Infrastructure Ontario said the deal included a requirement that Starlink engage with Indigenous communities which could be served by the program. The engagement should also, where possible, create local economic opportunities, training and jobs.
Starlink has already demonstrated the technology in northern Ontario, through a rollout to the Pikangikum First Nation in 2020.
The award of the significant contract to Musk’s internet business comes as the entrepreneur prepares to take a key role in Donald Trump’s second presidency, in charge of a department responsible for finding government waste.
Musk took centre stage during the election campaign, advising Trump, promoting his content on his social media platform X and appearing with him.
SpaceX — which is in charge of the Starlink program — won after a “robust and transparent and competitive and fair technical and financial evaluation of multiple qualified parties,” said Michael Lindsay, CEO of Infrastructure Ontario.
The Trump administration, which Musk is set to join, has promised to introduce fees on all foreign imports, including those from Ontario.
During the campaign, Trump threatened to levy blanket tariffs of 10 per cent or more on all goods coming into the U.S., with even heavier trade restrictions placed on Chinese goods.
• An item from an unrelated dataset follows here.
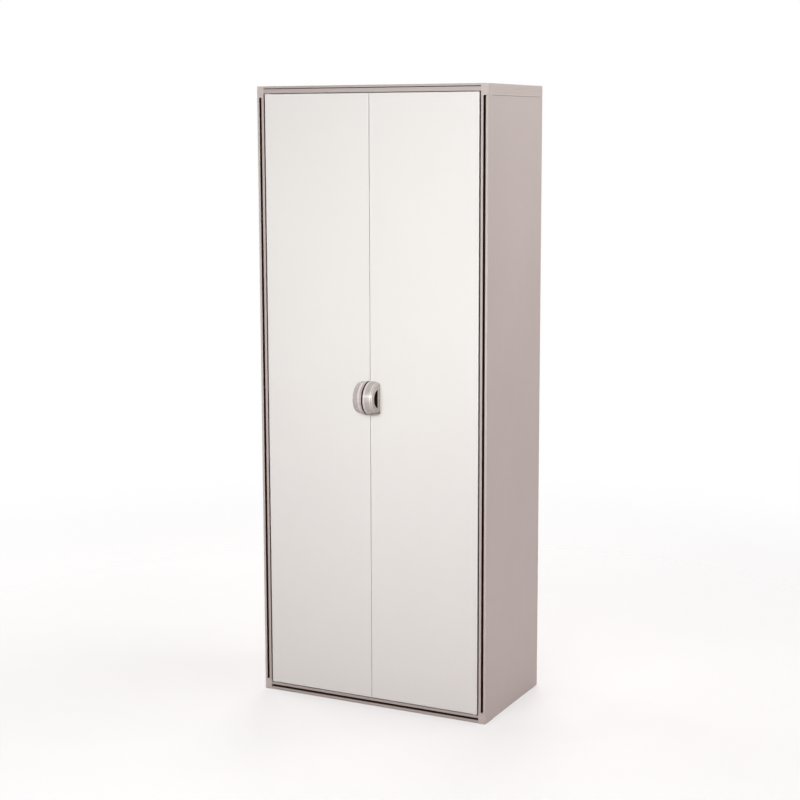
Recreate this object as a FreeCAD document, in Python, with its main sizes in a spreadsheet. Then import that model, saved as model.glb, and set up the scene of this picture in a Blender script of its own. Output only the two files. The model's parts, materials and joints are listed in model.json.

He also said he would look to renegotiate the Canada-United States-Mexico Agreement, NAFTA’s replacement. The trade pact is up for renegotiation in 2026.
Ontario Premier Doug Ford has dismissed the threat, suggesting he doesn’t think tariffs on products from the province are likely.
“He tried that last time and that didn’t last too long — it lasted about four weeks,” Ford said the day after Trump won the U.S. election.